ELI Webinar | Learning Analytics and the Learning Sciences
Special Guest
Zachary Stein
doctoral candidate in Mind, Brain, and Education at Harvard University and Deputy Director of the Developmental Testing Service
Harvard University
Zachary Stein is a doctoral candidate in Mind, Brain, and Education at Harvard University and deputy director of the Developmental Testing Service (DTS). He has published on topics in the philosophy of education, cognitive development, educational neuroscience, and theoretical psychometrics. He is also an award-winning presenter and workshop facilitator. His current philosophical research focuses on ethical issues involved with large-scale standardized testing infrastructures, while his empirical and applied work at DTS centers on building an alternative learning science based testing infrastructure for use in K–16 contexts.
Summary
Join the EDUCAUSE Learning Initiative’s Malcolm Brown, director, and Veronica Diaz, associate director, as they moderate this webinar with Zachary Stein, doctoral candidate in Mind, Brain, and Education at Harvard University and Deputy Director of the Developmental Testing Service.
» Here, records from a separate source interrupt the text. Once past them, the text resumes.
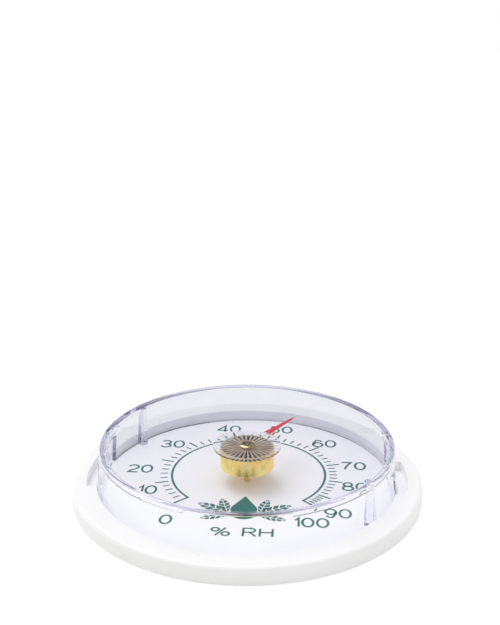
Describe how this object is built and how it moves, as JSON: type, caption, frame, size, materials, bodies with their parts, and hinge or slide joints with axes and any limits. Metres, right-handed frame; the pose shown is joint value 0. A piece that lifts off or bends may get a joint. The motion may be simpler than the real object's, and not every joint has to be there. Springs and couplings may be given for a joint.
{
  "type": "dial hygrometer",
  "caption": "Round dial hygrometer: white moulded base, printed dial, clear push-fit cover, and a brass humidity capsule that turns a red pointer.",
  "frame": {"origin": "centre of the back face, on the surface that the instrument lies or hangs against", "axes": "+Z out of the dial towards the reader, +Y to 12 o'clock, +X to 3 o'clock"},
  "size_m": [0.075, 0.075, 0.0118],
  "materials": {
    "base_white": "smooth moulded",
    "dial_white": "printed",
    "clear": "clear polished",
    "brass": "turned",
    "brass_plate": "stamped",
    "steel": "drawn wire",
    "coil_strip": "coated strip",
    "pointer_red": "lacquered"
  },
  "bodies": {
    "base": {"base_ring": "base_white", "dial_plate": "dial_white", "stem_bush": "brass", "friction_washer": "steel"},
    "cover": {"clear_cover": "clear"},
    "capsule": {"capsule_stem": "brass", "stem_collar": "brass", "setting_disc": "brass", "capsule_cup": "brass", "slotted_plate": "brass_plate", "lower_bearing": "brass", "upper_bearing": "brass", "coil_anchor": "brass", "humidity_coil": "coil_strip"},
    "needle": {"pointer_shaft": "steel", "coil_collet": "brass", "disc_washer": "brass", "pointer_disc": "clear", "hub_cap": "brass", "pointer": "pointer_red", "pointer_rivets": "pointer_red"}
  },
  "joints": [
    {"name": "cover_lift", "type": "slide", "parent": "base", "child": "cover", "axis": [0, 0, 1], "range_m": [0, 0.014]},
    {"name": "calibration_turn", "type": "hinge", "parent": "base", "child": "capsule", "pos_m": [0, 0, 0.003], "axis": [0, 0, 1], "range_deg": [-30, 30]},
    {"name": "pointer_turn", "type": "hinge", "parent": "capsule", "child": "needle", "pos_m": [0, 0, 0.009], "axis": [0, 0, 1], "range_deg": [-99.8, 168.1], "stiffness_Nm_per_rad": 0.00002, "deforming": ["humidity_coil"]}
  ]
}
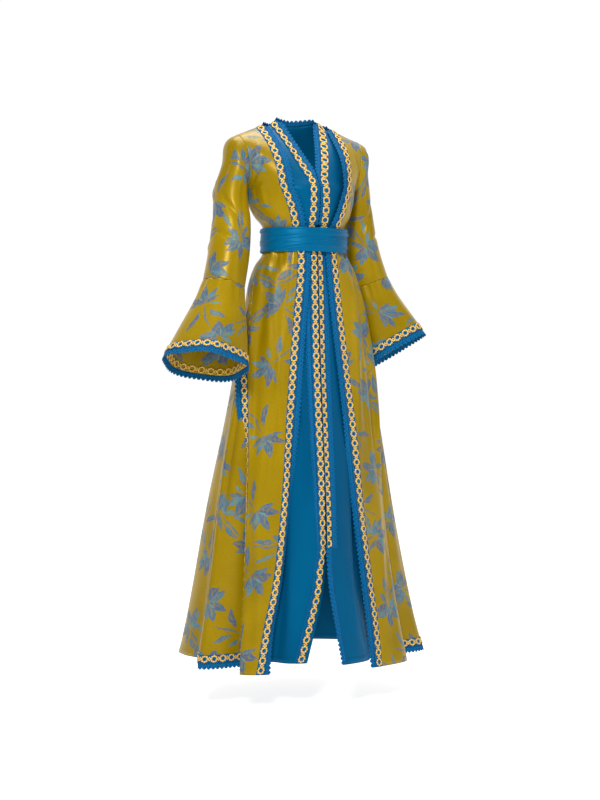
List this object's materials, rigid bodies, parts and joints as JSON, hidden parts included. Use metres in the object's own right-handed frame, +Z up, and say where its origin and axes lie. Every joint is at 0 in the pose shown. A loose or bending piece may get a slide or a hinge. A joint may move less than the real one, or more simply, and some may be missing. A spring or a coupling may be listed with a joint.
{
  "type": "moroccan kaftan with under-dress and sash",
  "caption": "Worn Moroccan kaftan set: open mustard floral robe with bell sleeves over a long teal dress, lace-trimmed, with a wound sash.",
  "frame": {"origin": "between the tops of the shoulders, inside the neck opening, where the wearer's shoulders hold the garment up", "axes": "+Z up, the wearer faces -Y, the wearer's left is +X"},
  "size_m": [0.838, 0.5148, 1.4897],
  "materials": {
    "robe_satin": "satin",
    "dress_satin": "satin",
    "sash_satin": "satin",
    "gold_braid": "satin",
    "blue_lace": "matte"
  },
  "bodies": {
    "root": {"robe_back_right": "robe_satin", "robe_back_left": "robe_satin", "dress_back_right": "dress_satin", "dress_back_left": "dress_satin", "robe_neck_braid": "gold_braid", "robe_neck_lace": "blue_lace", "dress_neck_braid": "gold_braid", "dress_neck_lace": "blue_lace", "robe_front_right": "robe_satin", "robe_front_braid_right": "gold_braid", "robe_front_lace_right": "blue_lace", "robe_slit_braid_right": "gold_braid", "robe_slit_lace_right": "blue_lace", "robe_godet_right": "robe_satin", "robe_hem_braid_right": "gold_braid", "robe_hem_lace_right": "blue_lace", "sleeve_right": "robe_satin", "flounce_right": "robe_satin", "cuff_braid_right": "gold_braid", "cuff_lace_right": "blue_lace", "dress_front_right": "dress_satin", "dress_braid_right": "gold_braid", "dress_lace_right": "blue_lace", "dress_skirt_lace_right": "blue_lace", "robe_front_left": "robe_satin", "robe_front_braid_left": "gold_braid", "robe_front_lace_left": "blue_lace", "robe_godet_left": "robe_satin", "robe_hem_braid_left": "gold_braid", "robe_hem_lace_left": "blue_lace", "sleeve_left": "robe_satin", "flounce_left": "robe_satin", "cuff_braid_left": "gold_braid", "cuff_lace_left": "blue_lace", "dress_front_left": "dress_satin", "dress_braid_left": "gold_braid", "dress_lace_left": "blue_lace", "dress_skirt_lace_left": "blue_lace", "sash_inner": "sash_satin", "sash_outer": "sash_satin"}
  },
  "joints": []
}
This webinar will explore connections between the emerging field of learning analytics and the contemporary learning sciences, specifically, the fields of cognitive developmental psychology and mind, brain, and education. A review of contemporary theories of learning reveals that many existing examples of learning analytics are built around indexes of student behavior that are distally related to student learning. Stein will argue that trends toward leveraging automation and economies of scale could shape learning analytics into a field that employs strategies for monitoring students that are divorced from insights into how students learn. He will then propose that learning analytics would benefit from integrating proximal indexes of student learning and describe a candidate set of measures, lectical assessments. Several action-research projects that integrate lectical assessments into graduate-level classes, leadership development programs, and one-on-one counseling and coaching contexts. These examples demonstrate the diagnostic, pedagogical, and research value of learning-analytic projects that directly measure learning.